(Rows from a 3D modeling dataset)
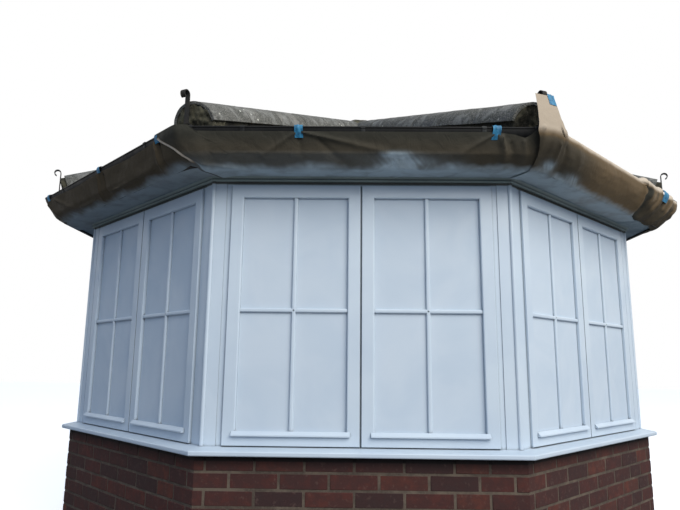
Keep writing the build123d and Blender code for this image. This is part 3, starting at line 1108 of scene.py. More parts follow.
@dataclass
class RoofCovering(Assembly):
    """Plain tiles in courses on a deck, cut along the hips."""

    tile_width: float = 0.165
    tile_gap: float = 0.002
    tile_length: float = 0.115
    tile_thick: float = 0.012
    gauge: float = 0.100
    slab: float = 0.032
    deck: float = 0.016
    deck_back: float = 0.006
    spare: float = 0.1
    headroom: float = 1.2
    arris: float = 0.002

    def unit(self) -> Piece:
        """One tile with its tail's top edge at the origin, running up along +Y."""
        half = (self.tile_width - self.tile_gap) / 2
        tile = Bench.block("tile_unit", (-half, 0.0, -self.tile_thick), (half, self.tile_length, 0.0))

        def is_worn(middle: Vector, way: Vector) -> bool:
            """Whether an edge is open to the weather, off the head and the under side."""
            return middle.y < self.tile_length * 0.9 and middle.z > -self.tile_thick
        return Bench.bevel(tile, is_worn, offset=self.arris, segments=1)

    def places(self, side: Side, chance: random.Random) -> Iterable[Place]:
        """Every tile of one slope, from the eave up, in half bond."""
        tilt = math.atan(self.tile_thick / self.gauge)
        rise = (PLAN.inradius + PLAN.eave_out) / math.cos(PLAN.pitch)
        for course in range(int(rise / self.gauge) + 1):
            run = course * self.gauge
            out = PLAN.eave_out - run * math.cos(PLAN.pitch)
            low, high = side.span(out)
            first = math.floor(low / self.tile_width) * self.tile_width + (course % 2) * self.tile_width / 2
            count = int((high - first) / self.tile_width) + 2
            for index in range(-1, count):
                x = first + index * self.tile_width
                if low - self.tile_width < x < high + self.tile_width:
                    spot = Vector((x, -PLAN.inradius - out, PLAN.roof(out) - chance.uniform(0.0, 0.0015)))
                    turn = Matrix.Rotation(PLAN.pitch - tilt + chance.uniform(-0.004, 0.004), 4, "X")
                    sway = Matrix.Rotation(chance.uniform(-0.006, 0.006), 4, "Z")
                    yield Place(Matrix.Translation(spot) @ turn @ sway, tone=chance.random())

    def boards(self, side: Side) -> Piece:
        """The deck under the tiles of one slope."""
        low, high = side.span(PLAN.eave_out)
        edge = -PLAN.inradius - PLAN.eave_out
        deck = Bench.block("deck_" + side.label, (low - self.spare, edge + self.deck_back, PLAN.soffit),
                           (high + self.spare, 0.0, PLAN.soffit + self.headroom))
        slope = Vector((0, -math.sin(PLAN.pitch), math.cos(PLAN.pitch)))
        under = PLAN.roof(PLAN.eave_out) - self.slab
        Bench.cut(deck, (0, edge, under + self.deck), slope)
        Bench.cut(deck, (0, edge, under), -slope)
        return trim_to(side, deck)

    def build(self) -> None:
        """Tile the five slopes."""
        unit = self.unit()
        for order, side in enumerate(Side):
            tiles = lay("tiles_" + side.label, unit, list(self.places(side, random.Random(70 + order))))
            Bench.cut(tiles, (0, 0, 0), (0, 1, 0))
            trim_to(side, tiles)
            self.keep(tiles, self.finishes.tile, "roof_tiles", "roof_" + side.label)
            self.keep(self.boards(side), self.finishes.timber, "roof_tiles", "roof_" + side.label)
        Bench.drop(unit)


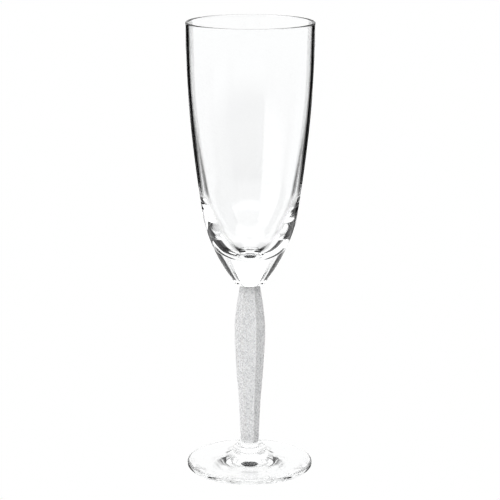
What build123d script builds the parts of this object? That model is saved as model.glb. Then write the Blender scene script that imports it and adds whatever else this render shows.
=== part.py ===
from build123d import *
import os

# Champagne flute in clear crystal: a tall blown bowl with a heavy base, a small collar under it,
# a six-sided pressed stem, a clear button and a round foot. The five gathers of glass meet face
# to face, one on top of the other, where the glassmaker fuses them.
#
# Millimetres, +Z up. The origin is the middle of the foot, on the surface the glass stands on.
# A flat side of the stem faces -Y.

# Heights of the joins, from the table upwards
HEIGHT = 240.0
BUTTON_BOTTOM = 8.8
STEM_BOTTOM = 13.4
STEM_TOP = 100.4
BOWL_BOTTOM = 104.2

# Foot
FOOT_RADIUS = 33.5
FOOT_EDGE = 3.2
FOOT_EDGE_ROUND = 1.1
FOOT_FLARE_START = (9.6, 6.2)
FOOT_FLARE_END = (18.5, 4.2)
REST_INNER_RADIUS = 26.5
HOLLOW_DEPTH = 1.4

# Button between the foot and the stem: a large bead with a small one on it.
# The pairs are (radius, height) of the points that draw each bead out.
BUTTON_RADIUS = 8.4
LARGE_BEAD_SIDE = (9.7, 9.0)
LARGE_BEAD_SHOULDER = (9.2, 11.0)
BUTTON_STEP = (6.6, 11.0)
SMALL_BEAD_SIDE = (7.8, 11.4)
SMALL_BEAD_SHOULDER = (7.2, 13.1)
BUTTON_NECK_RADIUS = 4.6

# Stem: radius over the six edges at each height above the table
STEM_SECTIONS = (
    (STEM_BOTTOM, 4.8),
    (36.0, 5.8),
    (56.0, 7.35),
    (76.0, 8.2),
    (89.0, 7.1),
    (STEM_TOP, 5.2),
)
STEM_SIDES = 6

# Collar between the stem and the bowl
COLLAR_RADIUS = 9.6
COLLAR_NECK_RADIUS = 5.1
COLLAR_UNDERSIDE = (8.1, 100.7)
COLLAR_SIDE = (9.3, 102.6)

# Bowl, outside: the wall curves from the rim to a waist and from there into the base.
# A slope is a direction (across, up); a pull is how far the curve follows its direction.
RIM_RADIUS = 33.6
RIM_WALL = 1.5
RIM_ROUND = 0.6
RIM_SLOPE = (0.071, 0.997)
RIM_PULL = 9.6
WAIST_RADIUS = 24.6
WAIST_HEIGHT = 136.7
WAIST_SLOPE = (0.156, 0.988)
WALL_PULL = 66.8
WAIST_PULL = 5.8
BASE_SLOPE = (0.618, 0.786)
BASE_PULL = 14.0

# Bowl, inside: a round end, then the wall up to the rim
CAVITY_BOTTOM = 117.6
CAVITY_END_RADIUS = 17.0
CAVITY_END_ANGLE = 47
CAVITY_END_PULL = 7.0
CAVITY_WAIST_RADIUS = 24.5
CAVITY_WAIST_HEIGHT = 152.8
CAVITY_WAIST_SLOPE = (0.166, 0.986)
CAVITY_WALL_PULL = 38.0
CAVITY_WAIST_PULL = 14.6
CAVITY_RIM_PULL = 36.5
CAVITY_RIM_SLOPE = (0.014, 1)

os.makedirs("parts", exist_ok=True)

# Foot: a disc with a rounded edge that rises to the button. The underside is ground to a flat ring and hollow inside it.
with BuildPart() as foot:
    with BuildSketch(Plane.XZ):
        with BuildLine():
            Line((0, HOLLOW_DEPTH), (0, BUTTON_BOTTOM))
            Line((0, BUTTON_BOTTOM), (BUTTON_RADIUS, BUTTON_BOTTOM))
            Bezier(
                (BUTTON_RADIUS, BUTTON_BOTTOM),
                FOOT_FLARE_START,
                FOOT_FLARE_END,
                (FOOT_RADIUS - FOOT_EDGE_ROUND, FOOT_EDGE),
            )
            TangentArc(
                (FOOT_RADIUS - FOOT_EDGE_ROUND, FOOT_EDGE),
                (FOOT_RADIUS, FOOT_EDGE - FOOT_EDGE_ROUND),
                tangent=(1, 0),
            )
            Line((FOOT_RADIUS, FOOT_EDGE - FOOT_EDGE_ROUND), (FOOT_RADIUS, FOOT_EDGE_ROUND))
            TangentArc(
                (FOOT_RADIUS, FOOT_EDGE_ROUND),
                (FOOT_RADIUS - FOOT_EDGE_ROUND, 0),
                tangent=(0, -1),
            )
            Line((FOOT_RADIUS - FOOT_EDGE_ROUND, 0), (REST_INNER_RADIUS, 0))
            TangentArc((0, HOLLOW_DEPTH), (REST_INNER_RADIUS, 0), tangent=(1, 0))
        make_face()
    revolve(axis=Axis.Z)

# Button: two beads of glass, one on the other, that the stem stands on.
with BuildPart() as button:
    with BuildSketch(Plane.XZ):
        with BuildLine():
            Line((0, BUTTON_BOTTOM), (BUTTON_RADIUS, BUTTON_BOTTOM))
            Bezier(
                (BUTTON_RADIUS, BUTTON_BOTTOM),
                LARGE_BEAD_SIDE,
                LARGE_BEAD_SHOULDER,
                BUTTON_STEP,
            )
            Bezier(
                BUTTON_STEP,
                SMALL_BEAD_SIDE,
                SMALL_BEAD_SHOULDER,
                (BUTTON_NECK_RADIUS, STEM_BOTTOM),
            )
            Line((BUTTON_NECK_RADIUS, STEM_BOTTOM), (0, STEM_BOTTOM))
            Line((0, STEM_BOTTOM), (0, BUTTON_BOTTOM))
        make_face()
    revolve(axis=Axis.Z)

# Stem: six-sided all the way, slim at both ends and fullest above the middle.
with BuildPart() as stem:
    for height, radius in STEM_SECTIONS:
        with BuildSketch(Plane.XY.offset(height)):
            RegularPolygon(radius, STEM_SIDES)
    loft()

# Collar: a short band under the bowl that rounds in to the top of the stem.
with BuildPart() as collar:
    with BuildSketch(Plane.XZ):
        with BuildLine():
            Line((0, STEM_TOP), (COLLAR_NECK_RADIUS, STEM_TOP))
            Bezier(
                (COLLAR_NECK_RADIUS, STEM_TOP),
                COLLAR_UNDERSIDE,
                COLLAR_SIDE,
                (COLLAR_RADIUS, BOWL_BOTTOM),
            )
            Line((COLLAR_RADIUS, BOWL_BOTTOM), (0, BOWL_BOTTOM))
            Line((0, BOWL_BOTTOM), (0, STEM_TOP))
        make_face()
    revolve(axis=Axis.Z)

# Bowl: thin at the rim, thickening to a solid base that holds the rounded end of the cavity.
base = Vector(COLLAR_RADIUS, BOWL_BOTTOM)
base_slope = Vector(*BASE_SLOPE)
waist = Vector(WAIST_RADIUS, WAIST_HEIGHT)
waist_slope = Vector(*WAIST_SLOPE)
rim = Vector(RIM_RADIUS, HEIGHT)
rim_slope = Vector(*RIM_SLOPE)
cavity_waist = Vector(CAVITY_WAIST_RADIUS, CAVITY_WAIST_HEIGHT)
cavity_waist_slope = Vector(*CAVITY_WAIST_SLOPE)
cavity_rim = Vector(RIM_RADIUS - RIM_WALL, HEIGHT)
cavity_rim_slope = Vector(*CAVITY_RIM_SLOPE)
with BuildPart() as bowl:
    with BuildSketch(Plane.XZ) as bowl_section:
        with BuildLine():
            Line((0, BOWL_BOTTOM), base)
            Bezier(
                base,
                base + base_slope * BASE_PULL,
                waist - waist_slope * WAIST_PULL,
                waist,
            )
            Bezier(
                waist,
                waist + waist_slope * WALL_PULL,
                rim - rim_slope * RIM_PULL,
                rim,
            )
            Line(rim, cavity_rim)
            cavity_end = CenterArc(
                (0, CAVITY_BOTTOM + CAVITY_END_RADIUS),
                CAVITY_END_RADIUS,
                -90,
                CAVITY_END_ANGLE,
            )
            Bezier(
                cavity_end @ 1,
                cavity_end @ 1 + (cavity_end % 1) * CAVITY_END_PULL,
                cavity_waist - cavity_waist_slope * CAVITY_WAIST_PULL,
                cavity_waist,
            )
            Bezier(
                cavity_waist,
                cavity_waist + cavity_waist_slope * CAVITY_WALL_PULL,
                cavity_rim - cavity_rim_slope * CAVITY_RIM_PULL,
                cavity_rim,
            )
            Line((0, CAVITY_BOTTOM), (0, BOWL_BOTTOM))
        make_face()
        fillet(bowl_section.vertices().group_by(Axis.Y)[-1], RIM_ROUND)
    revolve(axis=Axis.Z)

foot.part.label = "foot"
button.part.label = "foot_button"
stem.part.label = "stem"
collar.part.label = "collar"
bowl.part.label = "bowl"

export_step(foot.part, "parts/foot.step")
export_step(button.part, "parts/foot_button.step")
export_step(stem.part, "parts/stem.step")
export_step(collar.part, "parts/collar.step")
export_step(bowl.part, "parts/bowl.step")
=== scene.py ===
# Looks for the champagne flute: five pieces of crystal turned and pressed to the same outlines as
# the design, a pale floor, a bright studio around the glass and the camera.
import bpy
import bmesh
import math
from mathutils import Matrix, Vector, noise
from mathutils.geometry import interpolate_bezier


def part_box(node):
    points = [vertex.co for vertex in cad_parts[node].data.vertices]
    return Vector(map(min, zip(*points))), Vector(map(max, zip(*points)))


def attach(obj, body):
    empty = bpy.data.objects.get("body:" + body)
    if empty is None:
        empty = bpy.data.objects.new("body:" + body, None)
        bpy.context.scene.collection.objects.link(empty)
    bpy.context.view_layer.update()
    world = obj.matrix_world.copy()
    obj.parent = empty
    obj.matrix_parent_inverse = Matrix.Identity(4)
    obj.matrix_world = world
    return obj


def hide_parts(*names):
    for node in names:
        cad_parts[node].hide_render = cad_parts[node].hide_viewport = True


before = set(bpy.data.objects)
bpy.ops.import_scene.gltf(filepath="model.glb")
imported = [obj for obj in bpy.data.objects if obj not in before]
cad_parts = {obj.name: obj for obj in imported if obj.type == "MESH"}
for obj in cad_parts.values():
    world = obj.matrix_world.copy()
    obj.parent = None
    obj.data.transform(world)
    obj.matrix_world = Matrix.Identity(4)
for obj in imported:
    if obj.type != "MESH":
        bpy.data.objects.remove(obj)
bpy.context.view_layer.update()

MM = 0.001
TURNS = 180

# ---------------------------------------------------------------- outlines, in millimetres

# Heights of the joins, read from the frame
FOOT_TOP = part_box("foot")[1].z / MM
STEM_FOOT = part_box("stem")[0].z / MM
STEM_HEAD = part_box("stem")[1].z / MM
BOWL_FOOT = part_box("bowl")[0].z / MM
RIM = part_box("bowl")[1].z / MM

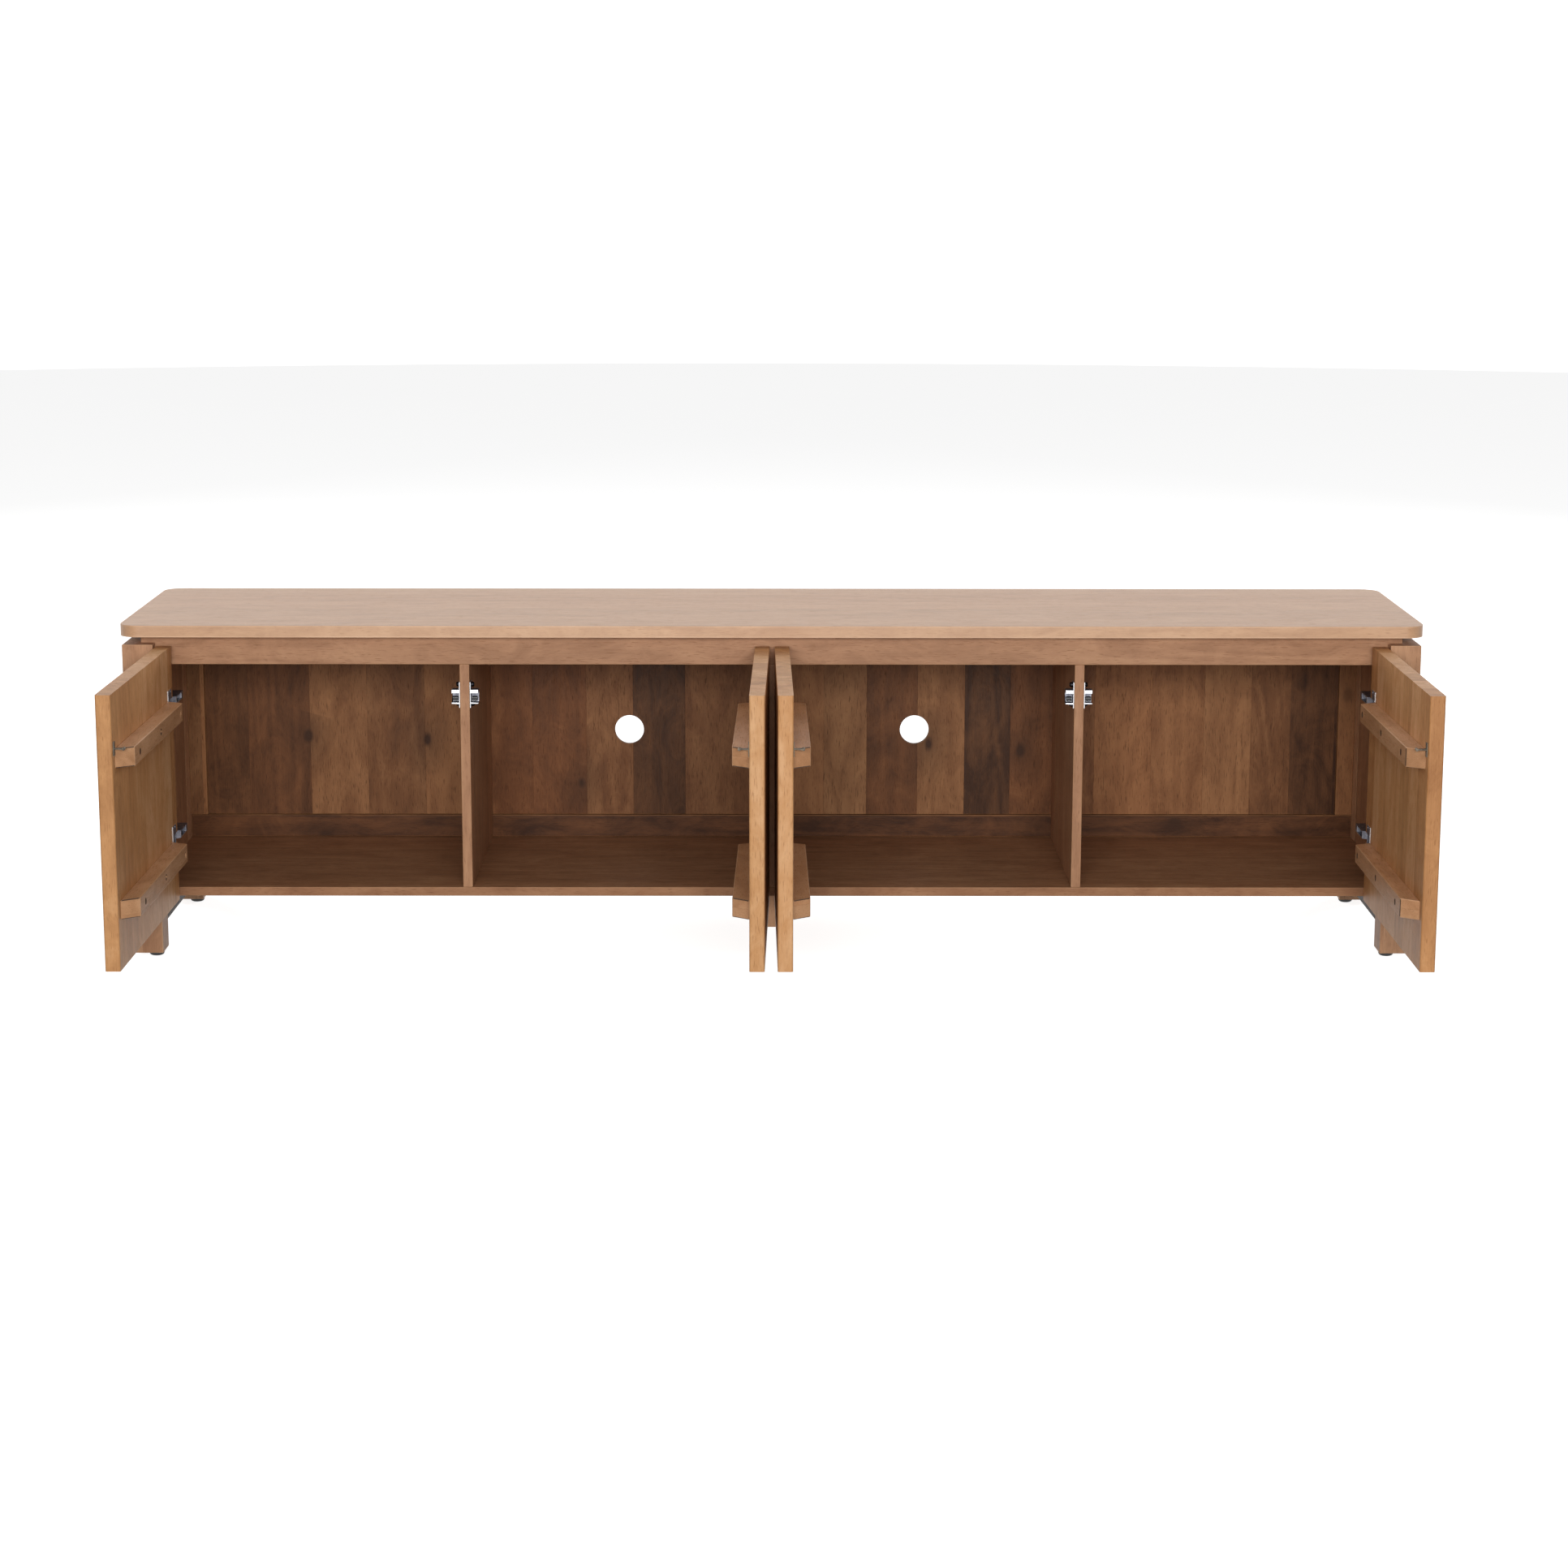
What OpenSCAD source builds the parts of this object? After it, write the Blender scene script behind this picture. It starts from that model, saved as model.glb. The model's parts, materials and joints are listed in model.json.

What you have to do:
Only the lines from the line with "What build123d script" to the line with "HOLLOW_DEPTH = 1.4", inclusive, are to be printed, exactly as they appear.

Full response:
What build123d script builds the parts of this object? That model is saved as model.glb. Then write the Blender scene script that imports it and adds whatever else this render shows.
=== part.py ===
from build123d import *
import os

# Champagne flute in clear crystal: a tall blown bowl with a heavy base, a small collar under it,
# a six-sided pressed stem, a clear button and a round foot. The five gathers of glass meet face
# to face, one on top of the other, where the glassmaker fuses them.
#
# Millimetres, +Z up. The origin is the middle of the foot, on the surface the glass stands on.
# A flat side of the stem faces -Y.

# Heights of the joins, from the table upwards
HEIGHT = 240.0
BUTTON_BOTTOM = 8.8
STEM_BOTTOM = 13.4
STEM_TOP = 100.4
BOWL_BOTTOM = 104.2

# Foot
FOOT_RADIUS = 33.5
FOOT_EDGE = 3.2
FOOT_EDGE_ROUND = 1.1
FOOT_FLARE_START = (9.6, 6.2)
FOOT_FLARE_END = (18.5, 4.2)
REST_INNER_RADIUS = 26.5
HOLLOW_DEPTH = 1.4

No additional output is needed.